30
de março de 2014 | N° 17748
FABRÍCIO
CARPINEJAR
Chore por mim Argentina!
Tinha
esquecido o que é pisar em cocô de cachorro até visitar Buenos Aires.
Era
atalhar a praça: pisava na m. Era descer do carro: pisava na m. Era atravessar
a rua: pisava na m.
Quando
vi placa de não pise na grama entendi como ironia. Não pise no cocô da grama. A
grama é a última visita dos meus calçados.
Passei
noites escovando meus tênis em baldes, enfrentando a repulsa de tirar a
porcaria dos frisos.
Ninguém
merece lavar as solas no tanque. Uma escovinha jamais resolve, é preciso partir
um prendedor e cavar os resquícios em linhas horizontais e verticais. Serve
faquinha velha, desde que não reponha na gaveta.
É o
equivalente a jogar um cubo mágico com a nojeira. Mexer o quadrado de um lado e
de outro. O nariz desaparece para não influenciar a boca.
Fui
figura desagradável em vários momentos portenhos. Entrava em espaços fechados (teatro,
livraria e cinema) e alguém gentilmente me informava que não cheirava bem.
Abortei
sessões pela metade, frustrei passeios, incomodei a família com desengonçado
tango.
Estava
desacostumado. Foi quando percebi o quanto Porto Alegre evoluiu nos hábitos.
Recebi
aquela saudade boa, que vem do orgulho.
Eu não
mais atolo meu pé em nenhum cocô de cachorro na minha cidade. Faz muito tempo. Quase
uma eternidade.
Na
minha infância, ir para a escola consistia num caminho com obstáculos. Não
havia chance aos distraídos. Observava a lua se despedindo do céu e já pagava o
pedágio do chão.
Derrapava
em dois cocôs por semana.

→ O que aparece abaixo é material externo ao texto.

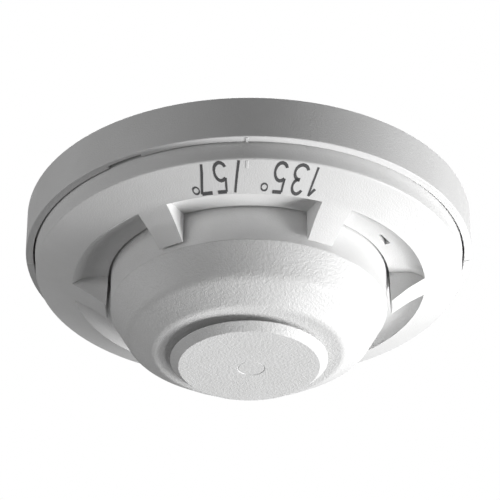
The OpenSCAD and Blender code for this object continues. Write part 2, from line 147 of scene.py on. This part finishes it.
def moulded_plastic(name, light, dark, gloss, edge=0.12 * MM):
    """Moulded thermoplastic: faint flow mottling, fine spark-eroded texture, soft edges."""
    n = Nodes(name)
    mottle = n.noise(60, 4, 0.6)
    fine = n.noise(2600, 2, 0.5)
    wear = n.noise(420, 5, 0.65)
    color = n.mix(n.span(wear, 0.0, 0.12), n.ramp(mottle, dark, light), darker(dark, 0.9))
    waves = n.bump(mottle, 0.25 * MM, 0.10, n.soft_edges(edge))
    return n.out(color, n.span(wear, gloss - 0.05, gloss + 0.07), n.bump(fine, 0.075 * MM, 1.0, waves))


def grained_paint(name, light, dark, gloss, grain, edge=0.15 * MM):
    """Thick sprayed paint on metal: an orange-peel grain with finer pits in it."""
    n = Nodes(name)
    peel = n.noise(1350, 2, 0.45)
    pits = n.noise(3000, 2, 0.5)
    mottle = n.noise(75, 4, 0.6)
    pit_share = 0.8
    both = n.add("ShaderNodeMath", operation="MULTIPLY_ADD")
    n.link(pits, both.inputs[0])
    both.inputs[1].default_value = pit_share
    n.link(peel, both.inputs[2])
    # where the orange peel dips, the colour is painted up to a tenth of the way darker: painted shade in the
    # grain's hollows, on top of the bump's own shading
    color = n.mix(n.span(peel, 0.10, 0.0), n.ramp(mottle, dark, light), darker(dark, 0.8))
    return n.out(color, n.span(pits, gloss - 0.05, gloss + 0.08),
                 n.bump(both.outputs["Value"], grain, 1.0, n.soft_edges(edge)))


def metal(name, light, dark, gloss, stretch=(1, 1, 1), tarnish=0.25, edge=0.08 * MM):
    """Plated or rolled metal: fine drawn lines, and a tarnish that lies in patches."""
    n = Nodes(name)
    lines = n.noise(900, 3, 0.6, n.stretched(stretch))
    patches = n.noise(260, 5, 0.7)
    color = n.mix(n.span(patches, 0.0, tarnish), n.ramp(lines, dark, light), darker(dark, 0.45))
    return n.out(color, n.span(patches, gloss - 0.08, gloss + 0.14),
                 n.bump(lines, 0.01 * MM, 0.5, n.soft_edges(edge)), Metallic=1.0)


def dull(name, light, dark, gloss, scale, depth):
    """Rubber, phenolic board and ink: matt, with a visible filler."""
    n = Nodes(name)
    filler = n.noise(scale, 5, 0.7)
    return n.out(n.ramp(filler, dark, light), n.span(filler, gloss + 0.08, gloss - 0.05),
                 n.bump(filler, depth, 0.7))


# ---------------------------------------------------------------- materials, one for each slot

WHITE = (0.80, 0.80, 0.80)
OFF_WHITE = (0.765, 0.765, 0.762)

slot_material = {
    "white_plastic": moulded_plastic("white_plastic", WHITE, OFF_WHITE, 0.42),
    "white_paint": grained_paint("white_paint", WHITE, OFF_WHITE, 0.42, 0.13 * MM),
    "alloy_paint": grained_paint("alloy_paint", (0.79, 0.79, 0.79), (0.75, 0.75, 0.747), 0.40, 0.11 * MM,
                                 0.1 * MM),
    "base_plastic": moulded_plastic("base_plastic", (0.71, 0.68, 0.60), (0.64, 0.61, 0.53), 0.45),
    "black_plastic": moulded_plastic("black_plastic", (0.035, 0.035, 0.037), (0.022, 0.022, 0.024), 0.45),
    "insulator": moulded_plastic("insulator", (0.62, 0.55, 0.38), (0.52, 0.45, 0.30), 0.40, 0.1 * MM),
    "seal_rubber": dull("seal_rubber", (0.05, 0.05, 0.05), (0.02, 0.02, 0.02), 0.70, 1500, 0.03 * MM),
    "steel": metal("steel", (0.60, 0.60, 0.60), (0.46, 0.46, 0.46), 0.32, (1, 1, 0.1)),
    "zinc_steel": metal("zinc_steel", (0.72, 0.72, 0.70), (0.56, 0.57, 0.58), 0.34),
    "brass": metal("brass", (0.80, 0.62, 0.32), (0.66, 0.48, 0.22), 0.30, (0.15, 1, 1)),
    "bronze": metal("bronze", (0.74, 0.50, 0.32), (0.60, 0.38, 0.22), 0.30, (0.15, 1, 1)),
    "silver": metal("silver", (0.85, 0.85, 0.84), (0.72, 0.72, 0.71), 0.22, tarnish=0.12),
}
ink = dull("marking_ink", (0.105, 0.105, 0.108), (0.07, 0.07, 0.073), 0.55, 2500, 0.01 * MM)

for obj in nodes.values():
    # each CAD piece comes with one material, named after its slot
    slot = obj.data.materials[0].name.split(".")[0]
    obj.data.materials[0] = slot_material[slot]


# ---------------------------------------------------------------- rating marks on the cover

GLYPH_W = 3.1 * MM
GLYPH_H = 8.1 * MM
STROKE = 0.5 * MM           # width of a stroke that points outwards
BROAD = 0.9                 # how much wider a stroke is that runs along the band
RING_SHARE = 0.5            # width of a degree ring's stroke, as a share of STROKE
PIECE = 0.5 * MM            # longest straight piece of a stroke
MARK_R = 50.4 * MM          # radius of the middle of the marks
MARK_START = 20.1           # azimuth of the first numeral, in degrees
MARK_STEP = 4.75            # degrees from one numeral to the next
RAISE = 0.05 * MM           # how far the ink stands off the cover
SINK = 0.05 * MM            # how far it reaches into it


def arc(cx, cy, rx, ry, start, end, steps=14):
    """Points of an ellipse's arc in glyph units, from one angle to another in degrees."""
    turn = [math.radians(start + (end - start) * k / steps) for k in range(steps + 1)]
    return [(cx + rx * math.cos(t), cy + ry * math.sin(t)) for t in turn]


# Each glyph is a list of lines; x runs 0 to 1 over its width, y runs 0 at its foot to 1 at its top
GLYPHS = {
    "1": [[(0.24, 0.74), (0.62, 1.0)], [(0.62, 1.0), (0.62, 0.0)]],
    "3": [arc(0.46, 0.75, 0.44, 0.25, 155, -90) + arc(0.46, 0.26, 0.50, 0.26, 90, -155)],
    "5": [[(0.92, 1.0), (0.16, 1.0)], [(0.16, 1.0), (0.10, 0.53)],
          [(0.10, 0.53)] + arc(0.46, 0.31, 0.46, 0.31, 125, -150)],
    "7": [[(0.04, 1.0), (0.96, 1.0)], [(0.96, 1.0), (0.72, 0.62), (0.52, 0.3), (0.40, 0.0)]],
    "/": [[(0.28, -0.04), (0.72, 1.04)]],
    "o": [arc(0.5, 0.86, 0.26, 0.12, 0, 360, 24)],
}
# The marks in order, each with its place counted in steps from the first; "o" is a degree ring
LINE = [("1", 0), ("3", 0.95), ("5", 2.1), ("o", 2.95), ("/", 4.6), ("5", 5.55), ("7", 6.55), ("o", 7.2)]


def divided(points):
    """The same line with extra points, so that no piece of it is longer than PIECE."""
    line = [points[0]]
    for a, b in zip(points, points[1:]):
        parts = max(1, math.ceil(math.dist(a, b) / PIECE))
        line += [(a[0] + (b[0] - a[0]) * k / parts, a[1] + (b[1] - a[1]) * k / parts)
                 for k in range(1, parts + 1)]
    return line


def ribbon(line, width, ring):
    """Left and right edges of a line of this width, which may be a closed ring."""
    edges = []
    last = len(line) - 1
    for i, (x, y) in enumerate(line):
        before = line[i - 1] if i or ring else line[0]
        after = line[i + 1] if i < last else line[0 if ring else -1]
        dx, dy = after[0] - before[0], after[1] - before[1]
        length = math.hypot(dx, dy)
        half = width / 2 * (1 + BROAD * abs(dx) / length)
        nx, ny = -dy / length * half, dx / length * half
        edges.append(((x + nx, y + ny), (x - nx, y - ny)))
    return edges


def on_cover(u, v):
    """A point of the cover's lower face: u metres along the marks, v metres out from their middle."""
    radius = MARK_R + v
    azimuth = u / MARK_R
    start = Vector((radius * math.sin(azimuth), -radius * math.cos(azimuth), -200 * MM))
    hit, place, normal, _ = nodes["detector_cover"].ray_cast(start, Vector((0, 0, 1)))
    if not hit:
        raise ValueError("the marks miss the cover")
    return place, normal


def rating_marks():
    """Raised ink strokes that follow the cone, with their feet outwards."""
    vertices, faces = [], []
    for glyph, place in LINE:
        # read from below, the first numeral is at the right
        centre = math.radians(MARK_START - place * MARK_STEP) * MARK_R
        width = STROKE * (RING_SHARE if glyph == "o" else 1.0)
        for points in GLYPHS[glyph]:
            flat = [(centre - (x - 0.5) * GLYPH_W, (0.5 - y) * GLYPH_H) for x, y in points]
            line = divided(flat)
            ring = math.dist(line[0], line[-1]) < 0.001 * MM
            if ring:
                line.pop()
            rows = []       # the four corners of each cross-section
            for pair in ribbon(line, width, ring):
                row = []
                for u, v in pair:
                    place_on, normal = on_cover(u, v)
                    for lift in (RAISE, -SINK):
                        row.append(len(vertices))
                        vertices.append(place_on + normal * lift)
                rows.append(row)
            for a, b in zip(rows, rows[1:] + rows[:1] if ring else rows[1:]):
                faces += [(a[i], a[j], b[j], b[i]) for i, j in ((1, 0), (3, 1), (2, 3), (0, 2))]
            if not ring:
                faces += [[rows[0][i] for i in (0, 1, 3, 2)], [rows[-1][i] for i in (2, 3, 1, 0)]]
    mesh = bpy.data.meshes.new("rating_marks")
    mesh.from_pydata(vertices, [], faces)
    mesh.validate()
    piece = bpy.data.objects.new("rating_marks", mesh)
    bpy.context.scene.collection.objects.link(piece)
    mesh.materials.append(ink)
    return piece


marks = rating_marks()
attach(marks, "detector")


# ---------------------------------------------------------------- camera, lights and floor

VIEW_AZIMUTH = math.radians(1.4)
VIEW_RISE = math.radians(31.678)
VIEW_ROLL = math.radians(-0.222)
VIEW_DISTANCE = 650 * MM
VIEW_ASIDE = 0.34 * MM
LENS = 178.9                # in millimetres, on a sensor of 36 mm
TARGET_DEPTH = 0.1846       # depth of the point that camera and lights face, as a share of the height
low, high = cad_box
target = Vector((0, 0, -TARGET_DEPTH * (high[2] - low[2])))

right = Vector((math.cos(VIEW_AZIMUTH), math.sin(VIEW_AZIMUTH), 0))
forward = Vector((-math.sin(VIEW_AZIMUTH) * math.cos(VIEW_RISE),
                  math.cos(VIEW_AZIMUTH) * math.cos(VIEW_RISE), math.sin(VIEW_RISE)))
up = right.cross(forward)
turned_right = right * math.cos(VIEW_ROLL) + up * math.sin(VIEW_ROLL)
turned_up = up * math.cos(VIEW_ROLL) - right * math.sin(VIEW_ROLL)

camera = bpy.data.objects.new("camera", bpy.data.cameras.new("camera"))
bpy.context.scene.collection.objects.link(camera)
camera.data.lens = LENS
camera.data.sensor_width = 36
axes = Matrix((turned_right, turned_up, -forward)).transposed().to_4x4()
camera.matrix_world = Matrix.Translation(right * VIEW_ASIDE + target - forward * VIEW_DISTANCE) @ axes
bpy.context.scene.camera = camera
bpy.context.scene.view_settings.view_transform = "Standard"


def soft_light(name, place, size, watts):
    """A square lamp that faces the object and isn't seen itself."""
    lamp = bpy.data.lights.new(name, "AREA")
    lamp.shape = "SQUARE"
    lamp.size = size
    lamp.energy = watts
    obj = bpy.data.objects.new(name, lamp)
    bpy.context.scene.collection.objects.link(obj)
    obj.location = place
    obj.rotation_euler = (target - place).to_track_quat("-Z", "Y").to_euler()
    obj.visible_camera = False


def around(azimuth, rise, distance):
    """A place at this azimuth from -Y towards +X, this far above the object's level in degrees."""
    turn, tilt = math.radians(azimuth), math.radians(rise)
    return target + distance * Vector((math.sin(turn) * math.cos(tilt), -math.cos(turn) * math.cos(tilt),
                                       math.sin(tilt)))


soft_light("key_low", around(90, -20, 0.70), 0.20, 1.0)
soft_light("key_side", around(90, -32, 0.70), 0.20, 3.7)
soft_light("key_far", around(110, -32, 0.70), 0.20, 1.4)
soft_light("key_under", around(110, -50, 0.70), 0.20, 1.0)
soft_light("fill_left", around(270, -10, 0.90), 0.35, 1.0)
soft_light("fill_front", around(315, -10, 0.90), 0.35, 1.3)
soft_light("fill_above", around(180, 60, 1.3), 1.1, 15.0)

# the camera sees a white backdrop, while the object gets only a little light from all round
WHITE_LEVEL = 1.0
AMBIENT_LEVEL = 0.12
world = bpy.data.worlds.new("studio")
bpy.context.scene.world = world
world.use_nodes = True
tree = world.node_tree
backdrop = tree.nodes["Background"]
ambient = tree.nodes.new("ShaderNodeBackground")
path = tree.nodes.new("ShaderNodeLightPath")
choose = tree.nodes.new("ShaderNodeMixShader")
for node, level in ((backdrop, WHITE_LEVEL), (ambient, AMBIENT_LEVEL)):
    node.inputs["Color"].default_value = (1, 1, 1, 1)
    node.inputs["Strength"].default_value = level
tree.links.new(path.outputs["Is Camera Ray"], choose.inputs["Fac"])
tree.links.new(ambient.outputs["Background"], choose.inputs[1])
tree.links.new(backdrop.outputs["Background"], choose.inputs[2])
tree.links.new(choose.outputs["Shader"], tree.nodes["World Output"].inputs["Surface"])


FLOOR_HALF = 9.0            # half the floor's side, in metres
FLOOR_Z = -1.5


def floor():
    """A wide pale floor, well below the detector, that glows faintly and lights nothing."""
    mesh = bpy.data.meshes.new("floor")
    corners = ((-1, -1), (1, -1), (1, 1), (-1, 1))
    mesh.from_pydata([(x * FLOOR_HALF, y * FLOOR_HALF, FLOOR_Z) for x, y in corners], [], [(0, 1, 2, 3)])
    obj = bpy.data.objects.new("floor", mesh)
    bpy.context.scene.collection.objects.link(obj)
    n = Nodes("floor_paint")
    grain = n.noise(3, 4, 0.6)
    mesh.materials.append(n.out(n.ramp(grain, (0.80, 0.80, 0.79), (0.84, 0.84, 0.83)), n.span(grain, 0.6, 0.75),
                                Emission_Color=(1.0, 1.0, 0.99, 1.0), Emission_Strength=0.62))
    obj.visible_diffuse = False
    obj.visible_glossy = False
    return obj


floor()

No mínimo. E muitas vezes de chinelo, com a matéria
gosmenta e viscosa atingindo os pés. Outras vezes, encardia o cadarço,
spaghetti al sugo.
Nada
disso mais acontece. Os donos dos cães porto-alegrenses modificaram
radicalmente sua conduta. Civilizaram as calçadas. Recolhem as necessidades de
seus cachorros no ato. Todos passeiam com uma sacolinha plástica. Quem esquece é
malvisto pelo bairro, banido moralmente das redondezas. Existe uma fiscalização
sutil, uma educação de respeitar o próximo, de poder sonhar livremente com
poemas e suspiros sem se importar em tropeçar nos contratempos mundanos.
Minha
mãe sempre me consolava dizendo que pisar em cocô de cachorro significava sorte.
Prefiro ser azarado a ser argentino.